-- start Supplied material --
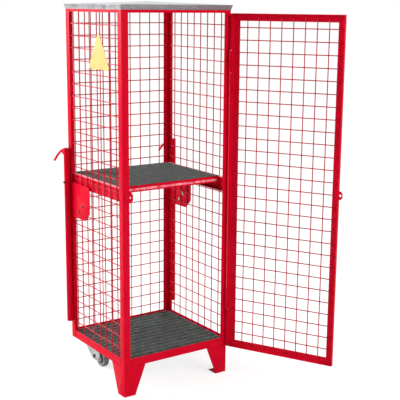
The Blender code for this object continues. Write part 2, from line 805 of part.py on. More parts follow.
def make_fork(name, x, cage):
    """Raked castor fork: a channel open downwards, hung under the rear base rail."""
    half_gap = WHEEL_W / 2 + WHEEL_SIDE_GAP
    half_outer = half_gap + FORK_PLATE
    top_z = BASE_Z - SEAM
    points = circle((AXLE_Y, WHEEL_R), FORK_NOSE_R, FORK_NOSE_STEPS)
    front_y = AXLE_Y + FORK_LAG
    rear_y = HALF_D - FORK_REAR_INSET
    points += [(front_y, top_z), (rear_y, top_z), (rear_y, BASE_Z - FORK_HEEL_DROP)]
    points.append((AXLE_Y + FORK_TOE_LAG, BASE_Z - FORK_TOE_DROP))
    outline = [points[i] for i in convex_hull_2d([Vector(point) for point in points])]
    hole = circle((AXLE_Y, WHEEL_R), AXLE_R + AXLE_PLAY, AXLE_STEPS)
    bm = prism_bmesh(outline, "yz", -half_outer, half_outer, [hole])
    fork = make_object(name, bm, "galvanised", cage, (x, 0.0, 0.0))
    bm = box_bmesh((-half_gap, AXLE_Y - 2 * WHEEL_R, -WHEEL_R),
                   (half_gap, rear_y + WHEEL_R, top_z - FORK_PLATE))
    cutter = make_object(f"{name}_channel_cutter", bm, "galvanised", cage, (x, 0.0, 0.0))
    cutter.hide_render = True
    cutter.display_type = "WIRE"
    channel = fork.modifiers.new("channel", "BOOLEAN")
    channel.operation = "DIFFERENCE"
    channel.solver = "EXACT"
    channel.object = cutter


def make_castors(cage):
    """Two fixed castors under the back of the floor."""
    half = WHEEL_W / 2
    tread_r = WHEEL_R / math.cos(math.pi / WHEEL_STEPS)
    seat_r = WHEEL_R - TYRE_DEPTH
    bore_r = AXLE_R + AXLE_PLAY
    tyre = [(-half, seat_r + SEAM), (-half, tread_r - TYRE_ROUND), (TYRE_ROUND - half, tread_r),
            (half - TYRE_ROUND, tread_r), (half, tread_r - TYRE_ROUND), (half, seat_r + SEAM)]
    hub_half = half + WHEEL_SIDE_GAP - AXLE_PLAY
    rim_half = half - RIM_INSET
    hub = [(-hub_half, bore_r), (-hub_half, HUB_R), (-HUB_WEB / 2, HUB_R), (-rim_half, seat_r),
           (rim_half, seat_r), (HUB_WEB / 2, HUB_R), (hub_half, HUB_R), (hub_half, bore_r)]
    shank = half + WHEEL_SIDE_GAP + FORK_PLATE + AXLE_PLAY
    tip = shank + AXLE_HEAD_H
    axle = [(-tip, 0.0), (-tip, AXLE_HEAD_R), (-shank, AXLE_HEAD_R), (-shank, AXLE_R),
            (shank, AXLE_R), (shank, AXLE_HEAD_R), (tip, AXLE_HEAD_R), (tip, 0.0)]
    pieces = (("tyre", tyre, WHEEL_STEPS, "wheel_tyre"), ("hub", hub, WHEEL_STEPS, "wheel_hub"),
              ("axle", axle, AXLE_STEPS, "zinc_bolt"))
    for side in (-1, 1):
        name = side_name(side)
        x = side * (HALF_W - CASTOR_INSET)
        make_fork(f"{name}_castor_fork", x, cage)
        for piece, profile, steps, slot in pieces:
            bm = lathe_bmesh(profile, steps)
            make_object(f"{name}_castor_{piece}", bm, slot, cage, (x, AXLE_Y, WHEEL_R), smooth=True)


def main():
    clear_scene()
    cage = make_empty("cage", CAGE_CENTRE)
    hinge = make_empty("door_hinge_line", (HINGE_X, HINGE_Y, 0.0), cage)
    hinge.rotation_euler.z = math.radians(DOOR_OPEN_DEG)
    make_posts(cage)
    make_ring(cage, "base", BASE_Z, BASE_RAIL_H, BASE_RAIL_FLANGE, 1)
    make_ring(cage, "top", FRAME_TOP_Z - TOP_RAIL_H, TOP_RAIL_H, TOP_RAIL_FLANGE, -1)
    make_roof(cage)
    make_cage_mesh(cage)
    make_floor(cage)
    make_shelf(cage)
    make_side_plates(cage)
    make_feet(cage)
    make_castors(cage)
    make_handles(cage)
    make_lock_tab(cage)
    make_hinges(cage, hinge)
    make_door(hinge)
    make_door_lug(hinge)
    bpy.context.view_layer.update()


main()
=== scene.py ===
import json
import math
import random

import bmesh
import bpy
from mathutils import Matrix, Vector


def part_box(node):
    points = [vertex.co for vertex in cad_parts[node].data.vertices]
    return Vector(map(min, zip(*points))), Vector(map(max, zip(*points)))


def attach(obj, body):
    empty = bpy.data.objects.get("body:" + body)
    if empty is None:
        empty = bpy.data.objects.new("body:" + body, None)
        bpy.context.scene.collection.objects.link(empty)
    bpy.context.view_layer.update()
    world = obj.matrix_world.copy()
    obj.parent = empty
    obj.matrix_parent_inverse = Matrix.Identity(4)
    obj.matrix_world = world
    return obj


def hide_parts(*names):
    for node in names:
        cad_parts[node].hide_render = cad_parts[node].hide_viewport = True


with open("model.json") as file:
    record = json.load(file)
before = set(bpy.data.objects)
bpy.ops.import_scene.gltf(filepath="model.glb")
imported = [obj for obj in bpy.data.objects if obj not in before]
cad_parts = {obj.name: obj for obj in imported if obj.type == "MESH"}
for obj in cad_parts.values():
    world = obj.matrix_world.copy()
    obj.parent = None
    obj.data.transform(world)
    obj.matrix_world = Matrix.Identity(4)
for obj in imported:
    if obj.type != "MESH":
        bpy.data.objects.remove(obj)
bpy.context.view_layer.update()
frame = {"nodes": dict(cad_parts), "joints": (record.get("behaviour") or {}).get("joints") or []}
random.seed(11)

# Sizes in metres, in the frame that the CAD shares

WALL = 0.003             # thickness of the angle iron
LEG = 0.030              # leg of a post's angle
ROOT = 0.0028            # fillet inside an angle
TIGHT_ROOT = 0.0002      # the same where something sits in the angle

PITCH = 0.050            # welded mesh, both ways
ROWS = 27                # level wires in each panel
FIRST_CAGE_ROW = 0.2016  # height of the lowest one
FIRST_DOOR_ROW = 0.1928
WIRE_R = 0.00215         # radius of a wire
WIRE_SET_DOWN = 0.0031   # how far the level wires are pressed into the upright ones
WIRE_STRAY = 0.0004      # how far a wire may lie off its pitch

GRATING_BAR = 0.0025     # thickness of a grating's deep bars and of its edge strip
CROSS_PITCH = 0.0111     # spacing of the shallow bars
CROSS_HALF = 0.0009      # half their thickness
CROSS_DEPTH = 0.009      # from the deep bars' tops to their undersides
CROSS_DROP = 0.0003      # from the deep bars' tops to their own tops

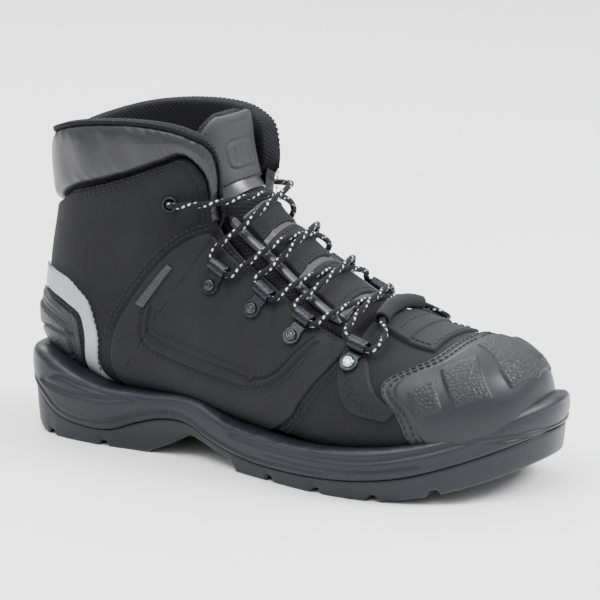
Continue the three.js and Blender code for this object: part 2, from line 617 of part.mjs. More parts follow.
-- end Supplied material --
#### [What to produce]
Please reproduce each line exactly as written.

#### [Response to this exercise]
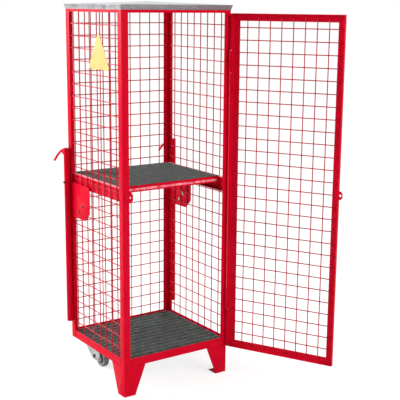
The Blender code for this object continues. Write part 2, from line 805 of part.py on. More parts follow.
def make_fork(name, x, cage):
    """Raked castor fork: a channel open downwards, hung under the rear base rail."""
    half_gap = WHEEL_W / 2 + WHEEL_SIDE_GAP
    half_outer = half_gap + FORK_PLATE
    top_z = BASE_Z - SEAM
    points = circle((AXLE_Y, WHEEL_R), FORK_NOSE_R, FORK_NOSE_STEPS)
    front_y = AXLE_Y + FORK_LAG
    rear_y = HALF_D - FORK_REAR_INSET
    points += [(front_y, top_z), (rear_y, top_z), (rear_y, BASE_Z - FORK_HEEL_DROP)]
    points.append((AXLE_Y + FORK_TOE_LAG, BASE_Z - FORK_TOE_DROP))
    outline = [points[i] for i in convex_hull_2d([Vector(point) for point in points])]
    hole = circle((AXLE_Y, WHEEL_R), AXLE_R + AXLE_PLAY, AXLE_STEPS)
    bm = prism_bmesh(outline, "yz", -half_outer, half_outer, [hole])
    fork = make_object(name, bm, "galvanised", cage, (x, 0.0, 0.0))
    bm = box_bmesh((-half_gap, AXLE_Y - 2 * WHEEL_R, -WHEEL_R),
                   (half_gap, rear_y + WHEEL_R, top_z - FORK_PLATE))
    cutter = make_object(f"{name}_channel_cutter", bm, "galvanised", cage, (x, 0.0, 0.0))
    cutter.hide_render = True
    cutter.display_type = "WIRE"
    channel = fork.modifiers.new("channel", "BOOLEAN")
    channel.operation = "DIFFERENCE"
    channel.solver = "EXACT"
    channel.object = cutter


def make_castors(cage):
    """Two fixed castors under the back of the floor."""
    half = WHEEL_W / 2
    tread_r = WHEEL_R / math.cos(math.pi / WHEEL_STEPS)
    seat_r = WHEEL_R - TYRE_DEPTH
    bore_r = AXLE_R + AXLE_PLAY
    tyre = [(-half, seat_r + SEAM), (-half, tread_r - TYRE_ROUND), (TYRE_ROUND - half, tread_r),
            (half - TYRE_ROUND, tread_r), (half, tread_r - TYRE_ROUND), (half, seat_r + SEAM)]
    hub_half = half + WHEEL_SIDE_GAP - AXLE_PLAY
    rim_half = half - RIM_INSET
    hub = [(-hub_half, bore_r), (-hub_half, HUB_R), (-HUB_WEB / 2, HUB_R), (-rim_half, seat_r),
           (rim_half, seat_r), (HUB_WEB / 2, HUB_R), (hub_half, HUB_R), (hub_half, bore_r)]
    shank = half + WHEEL_SIDE_GAP + FORK_PLATE + AXLE_PLAY
    tip = shank + AXLE_HEAD_H
    axle = [(-tip, 0.0), (-tip, AXLE_HEAD_R), (-shank, AXLE_HEAD_R), (-shank, AXLE_R),
            (shank, AXLE_R), (shank, AXLE_HEAD_R), (tip, AXLE_HEAD_R), (tip, 0.0)]
    pieces = (("tyre", tyre, WHEEL_STEPS, "wheel_tyre"), ("hub", hub, WHEEL_STEPS, "wheel_hub"),
              ("axle", axle, AXLE_STEPS, "zinc_bolt"))
    for side in (-1, 1):
        name = side_name(side)
        x = side * (HALF_W - CASTOR_INSET)
        make_fork(f"{name}_castor_fork", x, cage)
        for piece, profile, steps, slot in pieces:
            bm = lathe_bmesh(profile, steps)
            make_object(f"{name}_castor_{piece}", bm, slot, cage, (x, AXLE_Y, WHEEL_R), smooth=True)


def main():
    clear_scene()
    cage = make_empty("cage", CAGE_CENTRE)
    hinge = make_empty("door_hinge_line", (HINGE_X, HINGE_Y, 0.0), cage)
    hinge.rotation_euler.z = math.radians(DOOR_OPEN_DEG)
    make_posts(cage)
    make_ring(cage, "base", BASE_Z, BASE_RAIL_H, BASE_RAIL_FLANGE, 1)
    make_ring(cage, "top", FRAME_TOP_Z - TOP_RAIL_H, TOP_RAIL_H, TOP_RAIL_FLANGE, -1)
    make_roof(cage)
    make_cage_mesh(cage)
    make_floor(cage)
    make_shelf(cage)
    make_side_plates(cage)
    make_feet(cage)
    make_castors(cage)
    make_handles(cage)
    make_lock_tab(cage)
    make_hinges(cage, hinge)
    make_door(hinge)
    make_door_lug(hinge)
    bpy.context.view_layer.update()


main()
=== scene.py ===
import json
import math
import random

import bmesh
import bpy
from mathutils import Matrix, Vector


def part_box(node):
    points = [vertex.co for vertex in cad_parts[node].data.vertices]
    return Vector(map(min, zip(*points))), Vector(map(max, zip(*points)))


def attach(obj, body):
    empty = bpy.data.objects.get("body:" + body)
    if empty is None:
        empty = bpy.data.objects.new("body:" + body, None)
        bpy.context.scene.collection.objects.link(empty)
    bpy.context.view_layer.update()
    world = obj.matrix_world.copy()
    obj.parent = empty
    obj.matrix_parent_inverse = Matrix.Identity(4)
    obj.matrix_world = world
    return obj


def hide_parts(*names):
    for node in names:
        cad_parts[node].hide_render = cad_parts[node].hide_viewport = True


with open("model.json") as file:
    record = json.load(file)
before = set(bpy.data.objects)
bpy.ops.import_scene.gltf(filepath="model.glb")
imported = [obj for obj in bpy.data.objects if obj not in before]
cad_parts = {obj.name: obj for obj in imported if obj.type == "MESH"}
for obj in cad_parts.values():
    world = obj.matrix_world.copy()
    obj.parent = None
    obj.data.transform(world)
    obj.matrix_world = Matrix.Identity(4)
for obj in imported:
    if obj.type != "MESH":
        bpy.data.objects.remove(obj)
bpy.context.view_layer.update()
frame = {"nodes": dict(cad_parts), "joints": (record.get("behaviour") or {}).get("joints") or []}
random.seed(11)

# Sizes in metres, in the frame that the CAD shares

WALL = 0.003             # thickness of the angle iron
LEG = 0.030              # leg of a post's angle
ROOT = 0.0028            # fillet inside an angle
TIGHT_ROOT = 0.0002      # the same where something sits in the angle

PITCH = 0.050            # welded mesh, both ways
ROWS = 27                # level wires in each panel
FIRST_CAGE_ROW = 0.2016  # height of the lowest one
FIRST_DOOR_ROW = 0.1928
WIRE_R = 0.00215         # radius of a wire
WIRE_SET_DOWN = 0.0031   # how far the level wires are pressed into the upright ones
WIRE_STRAY = 0.0004      # how far a wire may lie off its pitch

GRATING_BAR = 0.0025     # thickness of a grating's deep bars and of its edge strip
CROSS_PITCH = 0.0111     # spacing of the shallow bars
CROSS_HALF = 0.0009      # half their thickness
CROSS_DEPTH = 0.009      # from the deep bars' tops to their undersides
CROSS_DROP = 0.0003      # from the deep bars' tops to their own tops

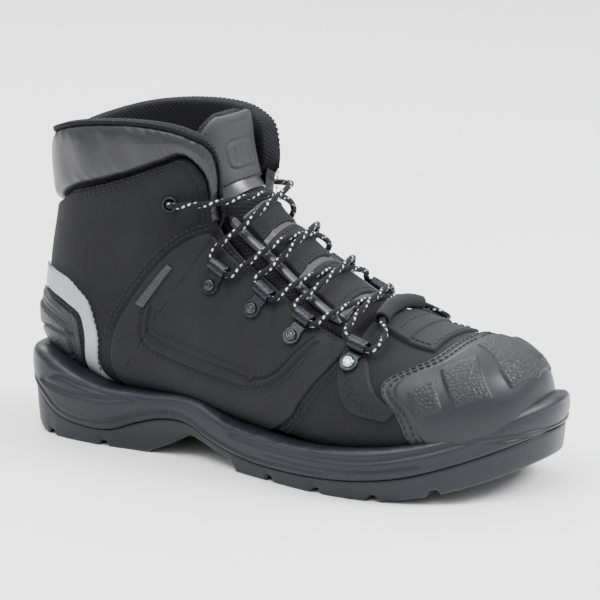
Continue the three.js and Blender code for this object: part 2, from line 617 of part.mjs. More parts follow.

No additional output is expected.